Alissa Wahid Jadi Pembina Pesantren Istana Tahfidzul Qur'an Parepare

Sab, 15 Februari 2020 | 01:05 WIB

Alissa Wahid Jadi Pembina Pesantren Istana Tahfidzul Qur'an Parepare

Alissa Wahid pada peletakan batu pertama pembangunan Pesantren Istana Tahfidzul Qur'an Parepare, Kamis (13/2). (Foto: Ibrah Laiman)

Parepare, NU Online
Koordinator Nasional Jaringan Gusdurian Alissa Qotrunnada Munawaroh (Alissa Wahid) melakukan peletakan batu pertama asrama Putra Pondok Pesantren Istana Tahfidzul Qur'an PCNU Parepare di Lappa Anging Bacukiki Kota Parepare, Sulawesi Selatan, Kamis (13/2).
 
Pesantren tersebut berdiri di atas tanah wakaf pengusaha Parepare H Daru. Ikrar wakaf disaksikan Kemenag Parepare Taufiqurrahman dan Ketua PCNU Parepare, Kiai Hannani.
 
Selain itu Alissa Wahid juga menyatakan bersedia menjadi pembina Pesantren Istana Tahfidzul Qur'an NU Parepare. Jika pesantren ini berdiri, akan menjadi pesantren NU pertama di Sulawesi Selatan. Untuk saat ini, PPITQ masih dalam proses persiapan pembangunan untuk asrama dan kelas, juga tempat belajar santri dan santriwati.
 
Pondok Pesantren Istana Tahfidzul Qur'an (PPITQ) NU Kota Parepare berkonsep pesantren pariwisata, semacam Ecology Boarding School. Pesantren akan yang menjadi tempat untuk menghafal dan memahami Al-Qur'an melalui bacaan kitab. Selain itu juga untuk penguasaan bahasa asing Arab dan Inggris dengan tetap terpaut bersama bahasa daerah Bugis.
Di kompleks tanah wakaf tersebut juga terdapat Masjid Darurrahman Rosi yang baru saja selesai dibangun.
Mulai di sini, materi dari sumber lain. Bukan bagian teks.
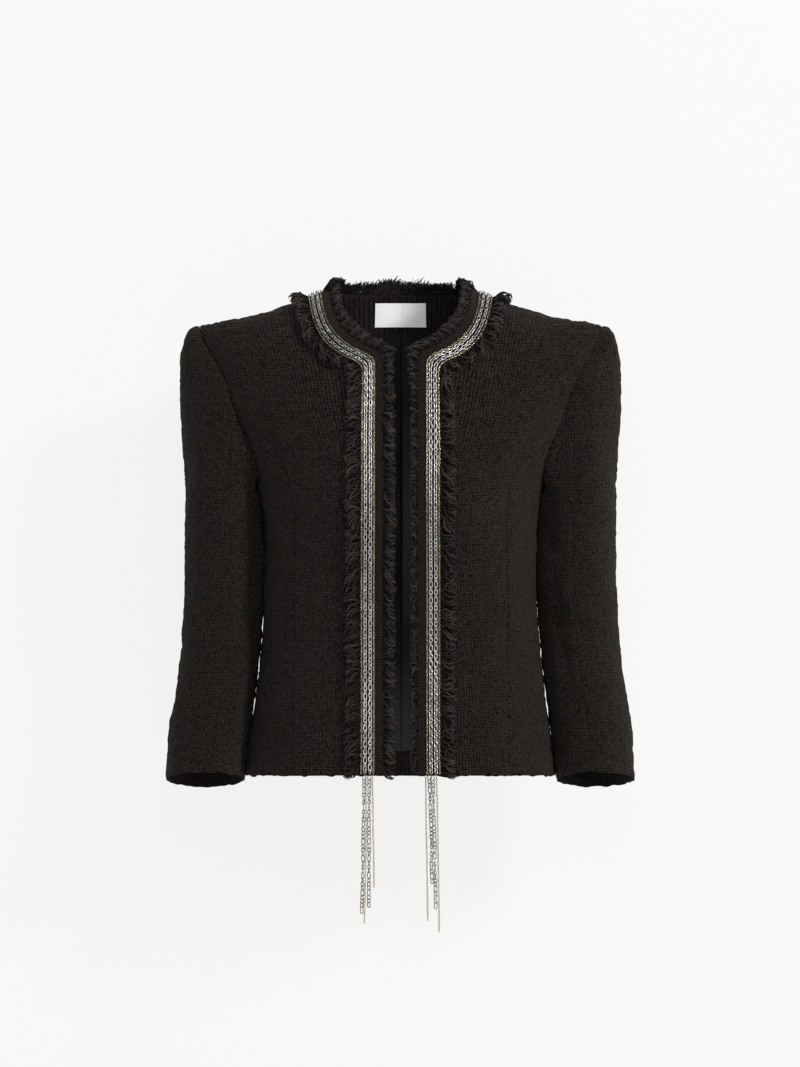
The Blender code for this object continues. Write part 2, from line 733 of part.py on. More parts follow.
def build_trim(run):
    normals = body_normals(run)
    tape = inset(run[:, TAPE], first_column=True, last_column=True)
    wall("trim_tape", [(tape, normals[:, TAPE])], GAP, GAP + TAPE_THICKNESS, "tweed")
    outer = inset(run[:, (4, 6)], first_column=True)
    wall("fringe_outer", [(outer, normals[:, (4, 6)])], FRINGE_LIFT, FRINGE_STANDS, "fringe")
    edge, inner = run[:, 0], run[:, 1]
    away = (edge - inner) / np.linalg.norm(edge - inner, axis=1, keepdims=True)
    front = np.interp(edge[:, 2], REACH_HEIGHTS, REACH_FRONT)
    turned = np.clip(edge[:, 1] / 0.05, 0, 1)
    reach = (front + (REACH_BACK - front) * turned)[:, None]
    sheet = inset(np.stack([edge + away * reach, edge, inner], axis=1), last_column=True)
    sides = np.stack([normals[:, 0], normals[:, 0], normals[:, 1]], axis=1)
    wall("fringe_edge", [(sheet, sides)], FRINGE_LIFT, FRINGE_STANDS - 0.002, "fringe")


def across_band(run, share):
    """The line of the trim at one share of the way across its band."""
    place = int(np.searchsorted(BAND_COLUMNS, share)) - 1
    left, right = BAND_COLUMNS[place], BAND_COLUMNS[place + 1]
    mix = (share - left) / (right - left)
    return run[:, place] * (1 - mix) + run[:, place + 1] * mix


def build_chains(run):
    normals = body_normals(run)
    rise = GAP + TAPE_THICKNESS + GAP
    for name, (inner, outer, thickness) in STRANDS.items():
        points = np.stack([across_band(run, inner), across_band(run, outer)], axis=1)
        sides = np.stack([across_band(normals, inner), across_band(normals, outer)], axis=1)
        finish = "gold" if "gold" in name else "silver"
        wall(name, [(points, sides)], rise, rise + thickness, finish)


def build_chain_ends():
    """Each free end hangs from the hem in a slight curve."""
    top = HEM_FRONT - GAP
    for name, end in CHAIN_ENDS.items():
        y = sheet_point(abs(end["x"][0]), HEM_FRONT, False)[1] - CHAIN_END_OUT - end["forward"]
        heights = np.linspace(top, end["bottom"], len(end["x"]))
        curve = bpy.data.curves.new(name, "CURVE")
        curve.dimensions = "3D"
        curve.bevel_depth = end["radius"]
        curve.bevel_resolution = 2
        curve.use_fill_caps = True
        spline = curve.splines.new("POLY")
        spline.points.add(len(heights) - 1)
        for point, x, z in zip(spline.points, end["x"], heights):
            point.co = (x, y, z, 1)
        curve.materials.append(material_of("gold" if "gold" in name else "silver"))
        piece = bpy.data.objects.new(name, curve)
        bpy.data.collections[COLLECTION].objects.link(piece)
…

Rencana peresmian masjid menunggu konfirmasi selanjutnya dari Alissa. Alissa menyampaikan akan mengomunikasikan dengan Wakil Presiden KH Ma'ruf Amin untuk meresmikan masjid tersebut.
 
Alissa merupakan cicit pendiri Nahdatul Ulama KH Hasyim Asy'ari, dan putri pertama dari pasangan KH Abdurrahman Wahid dan Sinta Nuriyah. Sepeninggal ayahnya, Alissa menyibukkan dirinya di bidang sosial dan pendidikan. 
 
Selain aktif di bidang pendidikan, lulusan jurusan psikologi Universitas Gadjah Mada Yogyakarta ini juga peduli terhadap isu toleransi beragama. Ia aktif mengikuti diskusi lintas agama bersama Gereja Kristen Indonesia (GKI), dan komunitas lainnya. 
 
Alisa sangat vokal pada persoalan yang membelit warga Rembang terkait ekspansi PT Semen Indoensia di Jawa Tengah. Alissa mendesak pabrik semen raksasa tersebut untuk menghentikan kegiatan pembangunan pabrik semen di Rembang. Melalui media sosial dan jaringan Nahdlatul Ulama (NU), Alissa bergerak mendukung perjuangan ibu-ibu Rembang. 
 
Alissa Wahid juga meneruskan perjuangan ayahnya dalam bidang budaya. Ia mengambil bagian dalam perkembangan The Wahid Institut, mengelola kelas pemikiran Gusdur.